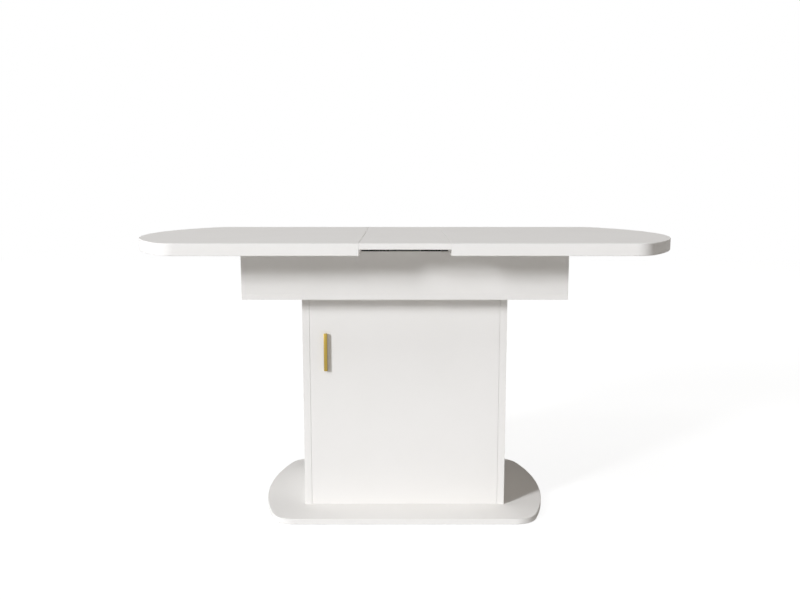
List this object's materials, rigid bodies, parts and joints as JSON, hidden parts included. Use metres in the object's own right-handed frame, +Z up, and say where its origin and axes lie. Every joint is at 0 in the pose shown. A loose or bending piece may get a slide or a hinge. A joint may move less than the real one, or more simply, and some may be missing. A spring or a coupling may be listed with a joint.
{
  "type": "extending dining table",
  "caption": "Extending dining table: two sliding rounded halves and a drop-in leaf over an apron box, on a cabinet pedestal with a door and a round-ended base.",
  "frame": {"origin": "on the floor, under the middle of the extended top", "axes": "+X along the extension, to the right of someone who faces the door; +Y away from the door side; +Z up"},
  "size_m": [1.4344, 0.7, 0.75],
  "materials": {
    "white_board": "satin white foil on particle board",
    "white_edging": "satin white ABS edge band",
    "beech": "planed, unfinished",
    "zinc_steel": "bright zinc plate",
    "nylon": "moulded nylon",
    "black_rubber": "moulded",
    "grey_felt": "pressed felt",
    "brass": "satin brass"
  },
  "bodies": {
    "pedestal": {"base_plate": "white_board", "cabinet_left_side": "white_board", "cabinet_right_side": "white_board", "cabinet_back": "white_board", "cabinet_bottom": "white_board", "cabinet_top": "white_board", "cabinet_shelf": "white_board", "apron_front_rail": "white_board", "apron_back_rail": "white_board", "apron_left_rail": "white_board", "apron_right_rail": "white_board", "apron_bottom_board": "white_board", "base_edge_band": "white_edging", "corner_blocks": "beech", "cabinet_dowels": "beech", "slide_outer_front_left": "zinc_steel", "slide_outer_front_right": "zinc_steel", "slide_outer_back_left": "zinc_steel", "slide_outer_back_right": "zinc_steel", "slide_outer_screws": "zinc_steel", "base_screws": "zinc_steel", "apron_screws": "zinc_steel", "bottom_board_screws": "zinc_steel", "shelf_pins": "zinc_steel", "end_glide_blocks": "nylon", "door_pivot_bushes": "nylon", "magnet_catch": "nylon", "base_glides": "grey_felt"},
    "left_half": {"left_top_panel": "white_board", "left_edge_band": "white_edging", "left_build_up_strip": "white_board", "left_cross_strip": "white_board", "left_front_runner": "beech", "left_back_runner": "beech", "left_slide_inner_front": "zinc_steel", "left_slide_inner_back": "zinc_steel", "left_runner_dowels": "beech", "left_slide_screws": "zinc_steel"},
    "right_half": {"right_top_panel": "white_board", "right_edge_band": "white_edging", "right_build_up_strip": "white_board", "right_cross_strip": "white_board", "right_front_runner": "beech", "right_back_runner": "beech", "right_slide_inner_front": "zinc_steel", "right_slide_inner_back": "zinc_steel", "right_runner_dowels": "beech", "right_slide_screws": "zinc_steel"},
    "leaf": {"leaf_panel": "white_board", "leaf_end_bands": "white_edging", "leaf_rest_pads": "black_rubber"},
    "door": {"door_panel": "white_board", "door_handle": "brass", "door_pivots": "zinc_steel", "door_screws": "zinc_steel", "strike_plate": "zinc_steel"},
    "ball_cage_front_left": {"ball_cage_front_left": "zinc_steel"},
    "ball_cage_front_right": {"ball_cage_front_right": "zinc_steel"},
    "ball_cage_back_left": {"ball_cage_back_left": "zinc_steel"},
    "ball_cage_back_right": {"ball_cage_back_right": "zinc_steel"}
  },
  "joints": [
    {"name": "left_half_slide", "type": "slide", "parent": "pedestal", "child": "left_half", "axis": [1, 0, 0], "range_m": [0, 0.111]},
    {"name": "right_half_slide", "type": "slide", "parent": "pedestal", "child": "right_half", "axis": [-1, 0, 0], "range_m": [0, 0.111]},
    {"name": "leaf_lift", "type": "slide", "parent": "pedestal", "child": "leaf", "axis": [0, 0, 1], "range_m": [0, 0.444]},
    {"name": "ball_cage_front_left_roll", "type": "slide", "parent": "pedestal", "child": "ball_cage_front_left", "axis": [1, 0, 0], "range_m": [0, 0.0555]},
    {"name": "ball_cage_front_right_roll", "type": "slide", "parent": "pedestal", "child": "ball_cage_front_right", "axis": [-1, 0, 0], "range_m": [0, 0.0555]},
    {"name": "ball_cage_back_left_roll", "type": "slide", "parent": "pedestal", "child": "ball_cage_back_left", "axis": [1, 0, 0], "range_m": [0, 0.0555]},
    {"name": "ball_cage_back_right_roll", "type": "slide", "parent": "pedestal", "child": "ball_cage_back_right", "axis": [-1, 0, 0], "range_m": [0, 0.0555]},
    {"name": "door_hinge", "type": "hinge", "parent": "pedestal", "child": "door", "pos_m": [0.2415, -0.1362, 0.3], "axis": [0, 0, 1], "range_deg": [0, 110]}
  ],
  "couplings": [
    {"joint": "right_half_slide", "follows": "left_half_slide", "ratio": 1},
    {"joint": "leaf_lift", "follows": "left_half_slide", "ratio": 4},
    {"joint": "ball_cage_front_left_roll", "follows": "left_half_slide", "ratio": 0.5},
    {"joint": "ball_cage_front_right_roll", "follows": "left_half_slide", "ratio": 0.5},
    {"joint": "ball_cage_back_left_roll", "follows": "left_half_slide", "ratio": 0.5},
    {"joint": "ball_cage_back_right_roll", "follows": "left_half_slide", "ratio": 0.5}
  ]
}
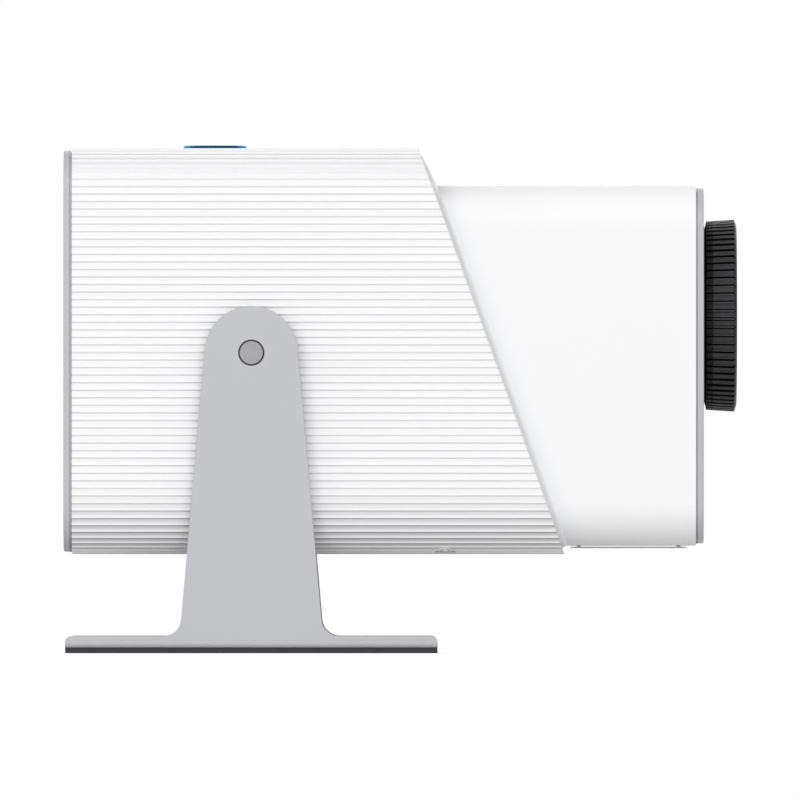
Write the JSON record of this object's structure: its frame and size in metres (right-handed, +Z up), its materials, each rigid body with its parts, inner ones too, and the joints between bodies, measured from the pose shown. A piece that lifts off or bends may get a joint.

----------------------------------------

● **What you will do**: Extract all the material, leaving every line as it is.

● **Solution below**:
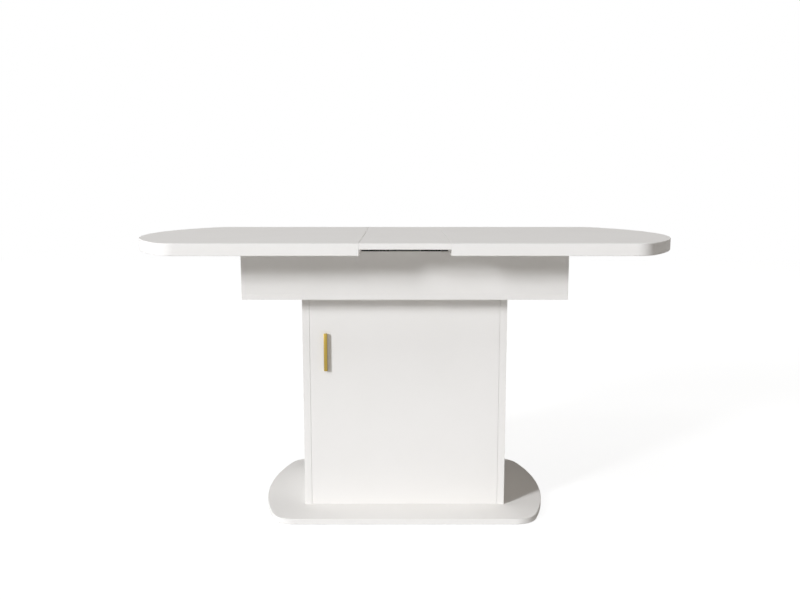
List this object's materials, rigid bodies, parts and joints as JSON, hidden parts included. Use metres in the object's own right-handed frame, +Z up, and say where its origin and axes lie. Every joint is at 0 in the pose shown. A loose or bending piece may get a slide or a hinge. A joint may move less than the real one, or more simply, and some may be missing. A spring or a coupling may be listed with a joint.
{
  "type": "extending dining table",
  "caption": "Extending dining table: two sliding rounded halves and a drop-in leaf over an apron box, on a cabinet pedestal with a door and a round-ended base.",
  "frame": {"origin": "on the floor, under the middle of the extended top", "axes": "+X along the extension, to the right of someone who faces the door; +Y away from the door side; +Z up"},
  "size_m": [1.4344, 0.7, 0.75],
  "materials": {
    "white_board": "satin white foil on particle board",
    "white_edging": "satin white ABS edge band",
    "beech": "planed, unfinished",
    "zinc_steel": "bright zinc plate",
    "nylon": "moulded nylon",
    "black_rubber": "moulded",
    "grey_felt": "pressed felt",
    "brass": "satin brass"
  },
  "bodies": {
    "pedestal": {"base_plate": "white_board", "cabinet_left_side": "white_board", "cabinet_right_side": "white_board", "cabinet_back": "white_board", "cabinet_bottom": "white_board", "cabinet_top": "white_board", "cabinet_shelf": "white_board", "apron_front_rail": "white_board", "apron_back_rail": "white_board", "apron_left_rail": "white_board", "apron_right_rail": "white_board", "apron_bottom_board": "white_board", "base_edge_band": "white_edging", "corner_blocks": "beech", "cabinet_dowels": "beech", "slide_outer_front_left": "zinc_steel", "slide_outer_front_right": "zinc_steel", "slide_outer_back_left": "zinc_steel", "slide_outer_back_right": "zinc_steel", "slide_outer_screws": "zinc_steel", "base_screws": "zinc_steel", "apron_screws": "zinc_steel", "bottom_board_screws": "zinc_steel", "shelf_pins": "zinc_steel", "end_glide_blocks": "nylon", "door_pivot_bushes": "nylon", "magnet_catch": "nylon", "base_glides": "grey_felt"},
    "left_half": {"left_top_panel": "white_board", "left_edge_band": "white_edging", "left_build_up_strip": "white_board", "left_cross_strip": "white_board", "left_front_runner": "beech", "left_back_runner": "beech", "left_slide_inner_front": "zinc_steel", "left_slide_inner_back": "zinc_steel", "left_runner_dowels": "beech", "left_slide_screws": "zinc_steel"},
    "right_half": {"right_top_panel": "white_board", "right_edge_band": "white_edging", "right_build_up_strip": "white_board", "right_cross_strip": "white_board", "right_front_runner": "beech", "right_back_runner": "beech", "right_slide_inner_front": "zinc_steel", "right_slide_inner_back": "zinc_steel", "right_runner_dowels": "beech", "right_slide_screws": "zinc_steel"},
    "leaf": {"leaf_panel": "white_board", "leaf_end_bands": "white_edging", "leaf_rest_pads": "black_rubber"},
    "door": {"door_panel": "white_board", "door_handle": "brass", "door_pivots": "zinc_steel", "door_screws": "zinc_steel", "strike_plate": "zinc_steel"},
    "ball_cage_front_left": {"ball_cage_front_left": "zinc_steel"},
    "ball_cage_front_right": {"ball_cage_front_right": "zinc_steel"},
    "ball_cage_back_left": {"ball_cage_back_left": "zinc_steel"},
    "ball_cage_back_right": {"ball_cage_back_right": "zinc_steel"}
  },
  "joints": [
    {"name": "left_half_slide", "type": "slide", "parent": "pedestal", "child": "left_half", "axis": [1, 0, 0], "range_m": [0, 0.111]},
    {"name": "right_half_slide", "type": "slide", "parent": "pedestal", "child": "right_half", "axis": [-1, 0, 0], "range_m": [0, 0.111]},
    {"name": "leaf_lift", "type": "slide", "parent": "pedestal", "child": "leaf", "axis": [0, 0, 1], "range_m": [0, 0.444]},
    {"name": "ball_cage_front_left_roll", "type": "slide", "parent": "pedestal", "child": "ball_cage_front_left", "axis": [1, 0, 0], "range_m": [0, 0.0555]},
    {"name": "ball_cage_front_right_roll", "type": "slide", "parent": "pedestal", "child": "ball_cage_front_right", "axis": [-1, 0, 0], "range_m": [0, 0.0555]},
    {"name": "ball_cage_back_left_roll", "type": "slide", "parent": "pedestal", "child": "ball_cage_back_left", "axis": [1, 0, 0], "range_m": [0, 0.0555]},
    {"name": "ball_cage_back_right_roll", "type": "slide", "parent": "pedestal", "child": "ball_cage_back_right", "axis": [-1, 0, 0], "range_m": [0, 0.0555]},
    {"name": "door_hinge", "type": "hinge", "parent": "pedestal", "child": "door", "pos_m": [0.2415, -0.1362, 0.3], "axis": [0, 0, 1], "range_deg": [0, 110]}
  ],
  "couplings": [
    {"joint": "right_half_slide", "follows": "left_half_slide", "ratio": 1},
    {"joint": "leaf_lift", "follows": "left_half_slide", "ratio": 4},
    {"joint": "ball_cage_front_left_roll", "follows": "left_half_slide", "ratio": 0.5},
    {"joint": "ball_cage_front_right_roll", "follows": "left_half_slide", "ratio": 0.5},
    {"joint": "ball_cage_back_left_roll", "follows": "left_half_slide", "ratio": 0.5},
    {"joint": "ball_cage_back_right_roll", "follows": "left_half_slide", "ratio": 0.5}
  ]
}
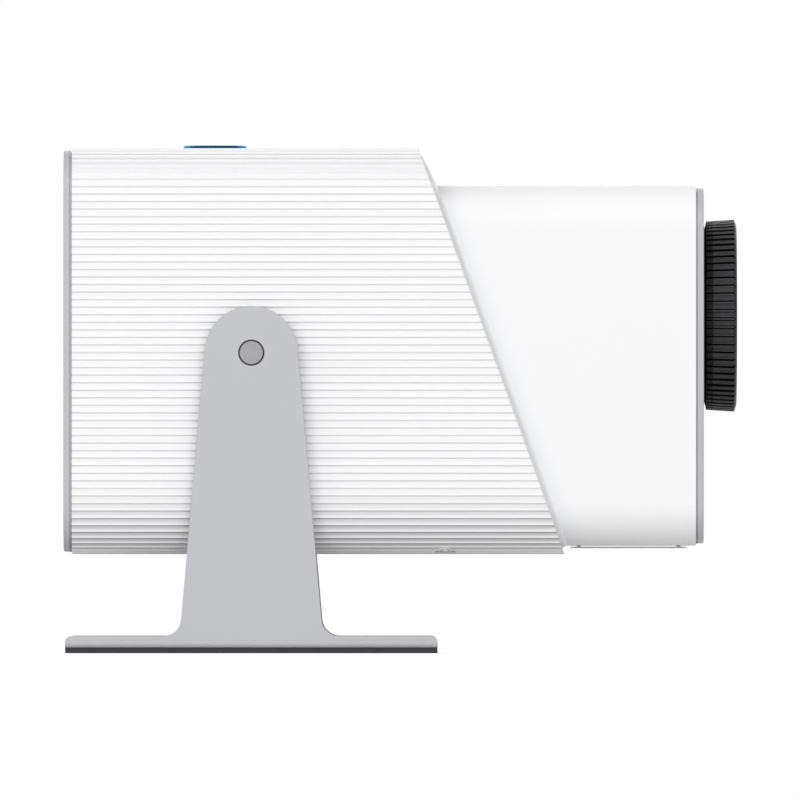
Write the JSON record of this object's structure: its frame and size in metres (right-handed, +Z up), its materials, each rigid body with its parts, inner ones too, and the joints between bodies, measured from the pose shown. A piece that lifts off or bends may get a joint.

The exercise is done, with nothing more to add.